[DESCRIPTION OF THE TASK]:
Repeat exactly the lines from the start through the line with "wasm.setup();", both ends included.

[DATA SHOWN]:

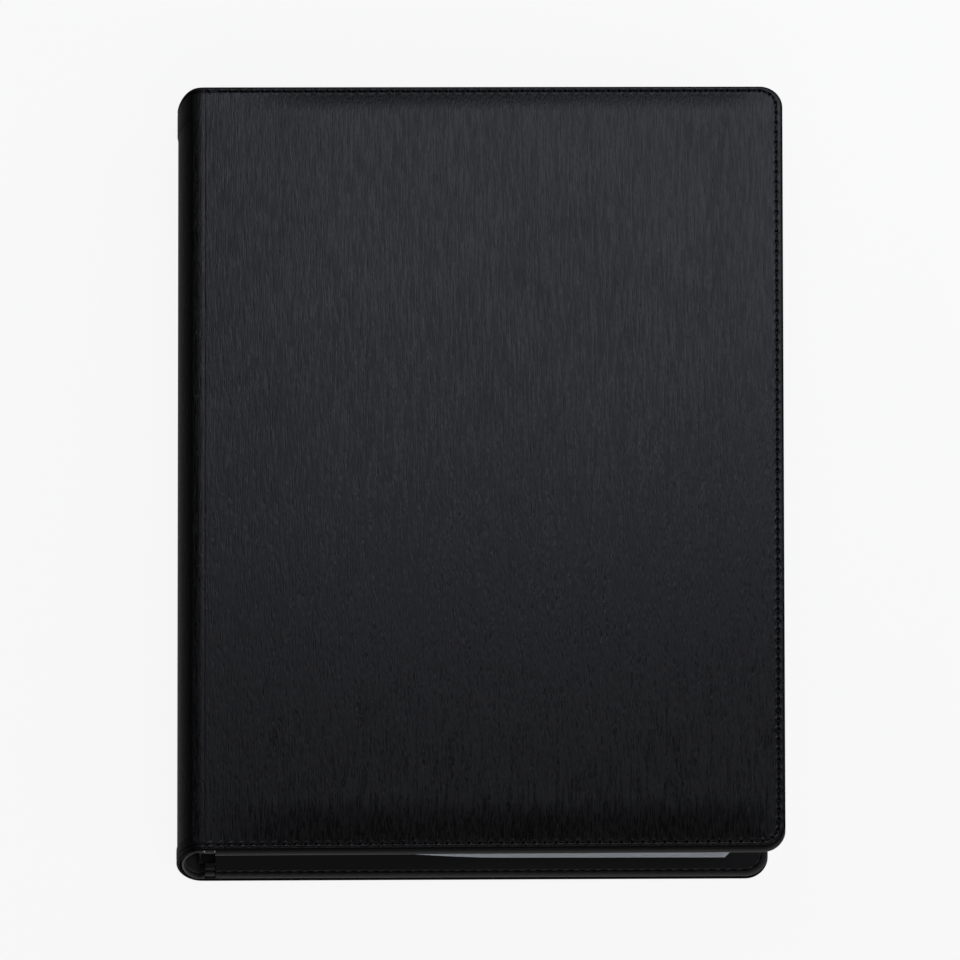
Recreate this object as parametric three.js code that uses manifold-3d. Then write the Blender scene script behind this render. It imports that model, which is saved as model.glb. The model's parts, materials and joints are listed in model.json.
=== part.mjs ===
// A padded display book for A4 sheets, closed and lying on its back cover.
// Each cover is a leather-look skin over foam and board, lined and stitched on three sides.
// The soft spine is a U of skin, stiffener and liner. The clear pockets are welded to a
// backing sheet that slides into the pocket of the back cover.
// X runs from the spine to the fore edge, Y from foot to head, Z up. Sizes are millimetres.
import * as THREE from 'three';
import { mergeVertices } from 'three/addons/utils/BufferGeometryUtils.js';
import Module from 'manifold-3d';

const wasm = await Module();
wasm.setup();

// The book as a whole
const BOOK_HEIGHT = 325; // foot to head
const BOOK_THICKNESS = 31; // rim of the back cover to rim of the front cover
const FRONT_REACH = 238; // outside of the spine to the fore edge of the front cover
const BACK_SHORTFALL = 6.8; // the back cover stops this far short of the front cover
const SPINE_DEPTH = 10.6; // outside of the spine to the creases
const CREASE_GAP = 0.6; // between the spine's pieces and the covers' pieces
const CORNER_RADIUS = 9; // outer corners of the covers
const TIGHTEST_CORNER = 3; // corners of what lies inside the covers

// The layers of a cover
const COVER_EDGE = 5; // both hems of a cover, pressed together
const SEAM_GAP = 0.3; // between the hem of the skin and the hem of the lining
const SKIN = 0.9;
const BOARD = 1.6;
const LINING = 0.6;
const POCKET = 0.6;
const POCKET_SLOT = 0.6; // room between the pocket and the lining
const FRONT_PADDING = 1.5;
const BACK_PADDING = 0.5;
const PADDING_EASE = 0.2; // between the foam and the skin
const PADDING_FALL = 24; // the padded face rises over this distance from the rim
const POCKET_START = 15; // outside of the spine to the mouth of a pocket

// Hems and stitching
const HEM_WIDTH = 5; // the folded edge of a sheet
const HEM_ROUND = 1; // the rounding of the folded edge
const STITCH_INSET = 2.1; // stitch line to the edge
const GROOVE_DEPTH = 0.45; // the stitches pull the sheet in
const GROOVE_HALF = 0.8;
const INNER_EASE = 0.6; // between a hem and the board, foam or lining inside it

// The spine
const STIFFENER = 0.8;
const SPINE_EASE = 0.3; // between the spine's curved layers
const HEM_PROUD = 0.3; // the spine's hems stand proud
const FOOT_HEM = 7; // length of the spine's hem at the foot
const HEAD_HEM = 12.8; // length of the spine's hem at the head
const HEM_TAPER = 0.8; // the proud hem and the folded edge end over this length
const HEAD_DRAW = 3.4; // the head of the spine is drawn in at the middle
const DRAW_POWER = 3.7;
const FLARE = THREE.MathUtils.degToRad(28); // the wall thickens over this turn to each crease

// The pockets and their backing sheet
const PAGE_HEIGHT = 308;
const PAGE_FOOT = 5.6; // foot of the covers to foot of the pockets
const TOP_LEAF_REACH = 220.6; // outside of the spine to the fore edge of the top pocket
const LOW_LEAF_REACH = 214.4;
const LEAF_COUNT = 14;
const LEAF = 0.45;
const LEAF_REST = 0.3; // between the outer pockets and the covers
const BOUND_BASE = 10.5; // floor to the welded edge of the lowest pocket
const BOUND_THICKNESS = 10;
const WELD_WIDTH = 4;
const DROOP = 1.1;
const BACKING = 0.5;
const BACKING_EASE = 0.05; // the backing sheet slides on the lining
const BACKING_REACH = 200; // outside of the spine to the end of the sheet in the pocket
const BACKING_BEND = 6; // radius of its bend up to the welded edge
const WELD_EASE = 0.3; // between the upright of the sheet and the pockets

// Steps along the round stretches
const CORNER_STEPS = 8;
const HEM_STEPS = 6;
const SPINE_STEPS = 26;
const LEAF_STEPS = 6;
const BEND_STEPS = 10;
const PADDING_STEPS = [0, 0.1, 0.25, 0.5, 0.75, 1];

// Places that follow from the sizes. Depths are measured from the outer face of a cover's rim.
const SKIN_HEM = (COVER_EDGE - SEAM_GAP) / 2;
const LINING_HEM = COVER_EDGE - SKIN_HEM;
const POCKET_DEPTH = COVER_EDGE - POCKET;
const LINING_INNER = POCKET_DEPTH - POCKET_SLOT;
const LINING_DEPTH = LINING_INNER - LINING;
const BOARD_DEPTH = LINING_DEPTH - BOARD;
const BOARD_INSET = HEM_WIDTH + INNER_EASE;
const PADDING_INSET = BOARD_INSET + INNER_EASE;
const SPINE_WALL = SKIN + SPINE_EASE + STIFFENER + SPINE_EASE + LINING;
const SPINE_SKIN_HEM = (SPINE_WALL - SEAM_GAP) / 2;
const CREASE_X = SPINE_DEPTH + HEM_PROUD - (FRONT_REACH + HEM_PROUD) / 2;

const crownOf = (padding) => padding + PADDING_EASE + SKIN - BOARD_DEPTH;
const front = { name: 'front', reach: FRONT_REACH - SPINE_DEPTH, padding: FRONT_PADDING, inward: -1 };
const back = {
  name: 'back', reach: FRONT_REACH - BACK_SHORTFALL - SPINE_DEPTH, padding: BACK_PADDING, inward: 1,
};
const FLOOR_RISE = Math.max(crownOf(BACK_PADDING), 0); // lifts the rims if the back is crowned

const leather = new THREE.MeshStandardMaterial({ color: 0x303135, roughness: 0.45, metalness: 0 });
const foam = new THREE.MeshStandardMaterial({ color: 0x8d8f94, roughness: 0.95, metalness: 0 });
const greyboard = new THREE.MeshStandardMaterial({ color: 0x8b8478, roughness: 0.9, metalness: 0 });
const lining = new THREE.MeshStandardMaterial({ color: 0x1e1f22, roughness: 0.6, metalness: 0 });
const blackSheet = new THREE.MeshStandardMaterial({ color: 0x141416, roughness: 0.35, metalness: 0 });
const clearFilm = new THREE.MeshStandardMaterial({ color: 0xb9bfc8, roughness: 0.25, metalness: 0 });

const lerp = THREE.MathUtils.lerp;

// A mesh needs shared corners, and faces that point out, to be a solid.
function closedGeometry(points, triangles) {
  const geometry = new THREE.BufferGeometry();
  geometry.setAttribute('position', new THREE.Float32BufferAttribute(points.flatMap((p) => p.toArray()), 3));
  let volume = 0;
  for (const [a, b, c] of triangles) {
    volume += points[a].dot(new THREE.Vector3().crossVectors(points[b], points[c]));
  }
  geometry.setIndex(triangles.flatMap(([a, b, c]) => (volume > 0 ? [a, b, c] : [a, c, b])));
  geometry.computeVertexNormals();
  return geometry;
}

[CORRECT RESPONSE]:
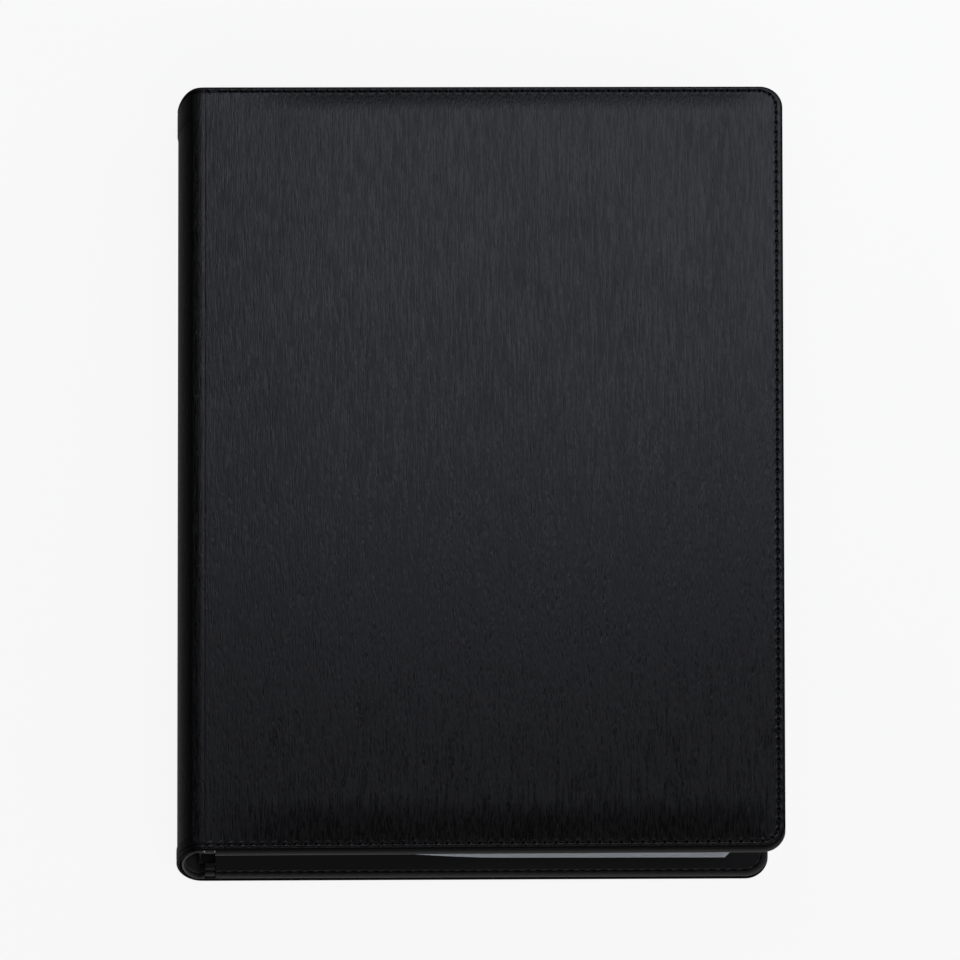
Recreate this object as parametric three.js code that uses manifold-3d. Then write the Blender scene script behind this render. It imports that model, which is saved as model.glb. The model's parts, materials and joints are listed in model.json.
=== part.mjs ===
// A padded display book for A4 sheets, closed and lying on its back cover.
// Each cover is a leather-look skin over foam and board, lined and stitched on three sides.
// The soft spine is a U of skin, stiffener and liner. The clear pockets are welded to a
// backing sheet that slides into the pocket of the back cover.
// X runs from the spine to the fore edge, Y from foot to head, Z up. Sizes are millimetres.
import * as THREE from 'three';
import { mergeVertices } from 'three/addons/utils/BufferGeometryUtils.js';
import Module from 'manifold-3d';

const wasm = await Module();
wasm.setup();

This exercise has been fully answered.